Instructions to follow: Take all the material and copy it exactly.
### Source material ###
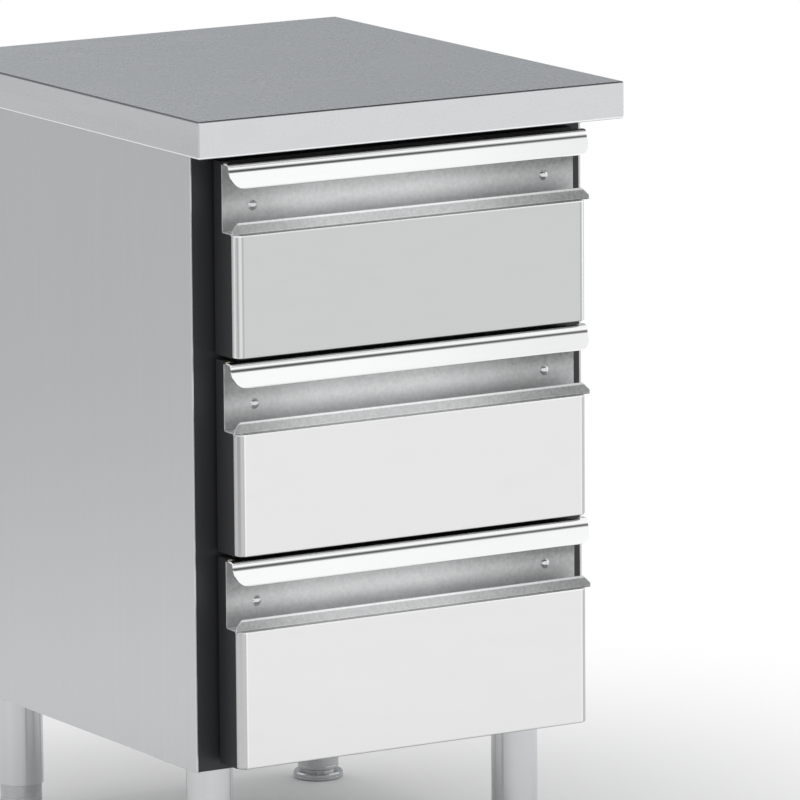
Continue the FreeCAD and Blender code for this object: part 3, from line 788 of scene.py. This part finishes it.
class Shaper:
    """Builds meshes from rings and closed outlines."""

    def __init__(self, name: str) -> None:
        """Start an empty piece."""
        self.name = name
        self.mesh = bmesh.new()

    def circle(self, radius: float, height: float, sides: int = 96) -> list[Corner]:
        """Add the corners of a wide level circle."""
        turns = (math.tau * step / sides for step in range(sides))
        return [self.mesh.verts.new((radius * math.cos(turn), radius * math.sin(turn), height)) for turn in turns]

    def bridge(self, first: list[Corner], second: list[Corner]) -> None:
        """Join two closed rings of as many corners."""
        for near, near_after, far, far_after in zip(first, first[1:] + first[:1], second, second[1:] + second[:1]):
            self.mesh.faces.new((near, near_after, far_after, far))

    def turn(self, rings: Sequence[Ring], seat: Matrix, segments: int = 48) -> None:
        """Add a turned solid.

        Args:
            rings: Its rings, from one end to the other.
            seat: Where its axis stands.
            segments: Points round the axis.
        """
        loops = []
        for ring in rings:
            loop = []
            for step in range(segments):
                angle = math.tau * step / segments
                reach = ring.outline.reach(ring.radius, angle, ring.height)
                point = Vector((reach * math.cos(angle), reach * math.sin(angle), ring.height))
                loop.append(self.mesh.verts.new(seat @ point))
            loops.append(loop)
        for before, after in zip(loops, loops[1:]):
            self.bridge(before, after)
        self.mesh.faces.new(list(reversed(loops[0])))
        self.mesh.faces.new(loops[-1])

    def sweep(self, loops: Sequence[Sequence[Triple]]) -> None:
        """Add a closed ring of the same outline.

        Args:
            loops: The outline at each corner of the ring.
        """
        made = [[self.mesh.verts.new(point) for point in loop] for loop in loops]
        for before, after in zip(made, made[1:] + made[:1]):
            self.bridge(before, after)

    def finish(self, sharp: float = 34.0, closed: bool = True) -> Item:
        """Finish the piece.

        Args:
            sharp: Folds sharper than this many degrees stay crisp.
            closed: The piece is a solid, whose faces are turned outward.

        Returns:
            The object.
        """
        if closed:
            bmesh.ops.recalc_face_normals(self.mesh, faces=self.mesh.faces)
        for face in self.mesh.faces:
            face.smooth = True
        for edge in self.mesh.edges:
            edge.smooth = edge.calc_face_angle(0.0) < math.radians(sharp)
        data = bpy.data.meshes.new(self.name)
        self.mesh.to_mesh(data)
        self.mesh.free()
        piece = bpy.data.objects.new(self.name, data)
        bpy.context.scene.collection.objects.link(piece)
        return piece


def seat_at(point: Vector, facing: Vector) -> Matrix:
    """Frame with its Z axis facing a way, at a point."""
    return Matrix.Translation(point) @ facing.to_track_quat("Z", "Y").to_matrix().to_4x4()


@dataclass(frozen=True)
class SocketScrew:
    """Button-head screw with a hexagon socket."""

    head: float = 11.0 * MM
    height: float = 3.5 * MM
    rim: float = 0.5 * MM
    shank: float = 6.0 * MM
    length: float = 10.0 * MM
    socket: float = 4.0 * MM
    depth: float = 2.2 * MM

    @property
    def rings(self) -> list[Ring]:
        """Rings from the socket's floor over the head to the shank's end."""
        radius, mouth, floor = self.head / 2, self.socket / 2, self.height - self.depth
        return [Ring(mouth * 0.2, floor, Outline.HEX), Ring(mouth, floor, Outline.HEX),
                Ring(mouth, self.height - 0.2 * MM, Outline.HEX), Ring(mouth + 0.55 * MM, self.height),
                *dome(mouth + 0.7 * MM, radius, self.rim, self.height, 8),
                Ring(radius, self.rim), Ring(radius - 0.1 * MM, 0.0), *shank(self.shank / 2, self.length)]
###
Written answer:
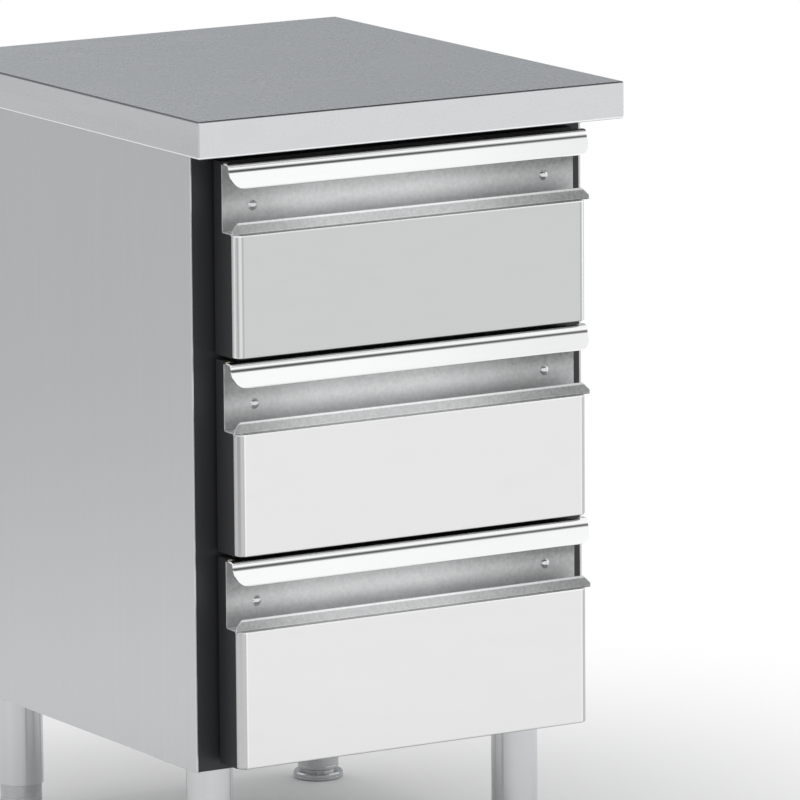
Continue the FreeCAD and Blender code for this object: part 3, from line 788 of scene.py. This part finishes it.
class Shaper:
    """Builds meshes from rings and closed outlines."""

    def __init__(self, name: str) -> None:
        """Start an empty piece."""
        self.name = name
        self.mesh = bmesh.new()

    def circle(self, radius: float, height: float, sides: int = 96) -> list[Corner]:
        """Add the corners of a wide level circle."""
        turns = (math.tau * step / sides for step in range(sides))
        return [self.mesh.verts.new((radius * math.cos(turn), radius * math.sin(turn), height)) for turn in turns]

    def bridge(self, first: list[Corner], second: list[Corner]) -> None:
        """Join two closed rings of as many corners."""
        for near, near_after, far, far_after in zip(first, first[1:] + first[:1], second, second[1:] + second[:1]):
            self.mesh.faces.new((near, near_after, far_after, far))

    def turn(self, rings: Sequence[Ring], seat: Matrix, segments: int = 48) -> None:
        """Add a turned solid.

        Args:
            rings: Its rings, from one end to the other.
            seat: Where its axis stands.
            segments: Points round the axis.
        """
        loops = []
        for ring in rings:
            loop = []
            for step in range(segments):
                angle = math.tau * step / segments
                reach = ring.outline.reach(ring.radius, angle, ring.height)
                point = Vector((reach * math.cos(angle), reach * math.sin(angle), ring.height))
                loop.append(self.mesh.verts.new(seat @ point))
            loops.append(loop)
        for before, after in zip(loops, loops[1:]):
            self.bridge(before, after)
        self.mesh.faces.new(list(reversed(loops[0])))
        self.mesh.faces.new(loops[-1])

    def sweep(self, loops: Sequence[Sequence[Triple]]) -> None:
        """Add a closed ring of the same outline.

        Args:
            loops: The outline at each corner of the ring.
        """
        made = [[self.mesh.verts.new(point) for point in loop] for loop in loops]
        for before, after in zip(made, made[1:] + made[:1]):
            self.bridge(before, after)

    def finish(self, sharp: float = 34.0, closed: bool = True) -> Item:
        """Finish the piece.

        Args:
            sharp: Folds sharper than this many degrees stay crisp.
            closed: The piece is a solid, whose faces are turned outward.

        Returns:
            The object.
        """
        if closed:
            bmesh.ops.recalc_face_normals(self.mesh, faces=self.mesh.faces)
        for face in self.mesh.faces:
            face.smooth = True
        for edge in self.mesh.edges:
            edge.smooth = edge.calc_face_angle(0.0) < math.radians(sharp)
        data = bpy.data.meshes.new(self.name)
        self.mesh.to_mesh(data)
        self.mesh.free()
        piece = bpy.data.objects.new(self.name, data)
        bpy.context.scene.collection.objects.link(piece)
        return piece


def seat_at(point: Vector, facing: Vector) -> Matrix:
    """Frame with its Z axis facing a way, at a point."""
    return Matrix.Translation(point) @ facing.to_track_quat("Z", "Y").to_matrix().to_4x4()


@dataclass(frozen=True)
class SocketScrew:
    """Button-head screw with a hexagon socket."""

    head: float = 11.0 * MM
    height: float = 3.5 * MM
    rim: float = 0.5 * MM
    shank: float = 6.0 * MM
    length: float = 10.0 * MM
    socket: float = 4.0 * MM
    depth: float = 2.2 * MM

    @property
    def rings(self) -> list[Ring]:
        """Rings from the socket's floor over the head to the shank's end."""
        radius, mouth, floor = self.head / 2, self.socket / 2, self.height - self.depth
        return [Ring(mouth * 0.2, floor, Outline.HEX), Ring(mouth, floor, Outline.HEX),
                Ring(mouth, self.height - 0.2 * MM, Outline.HEX), Ring(mouth + 0.55 * MM, self.height),
                *dome(mouth + 0.7 * MM, radius, self.rim, self.height, 8),
                Ring(radius, self.rim), Ring(radius - 0.1 * MM, 0.0), *shank(self.shank / 2, self.length)]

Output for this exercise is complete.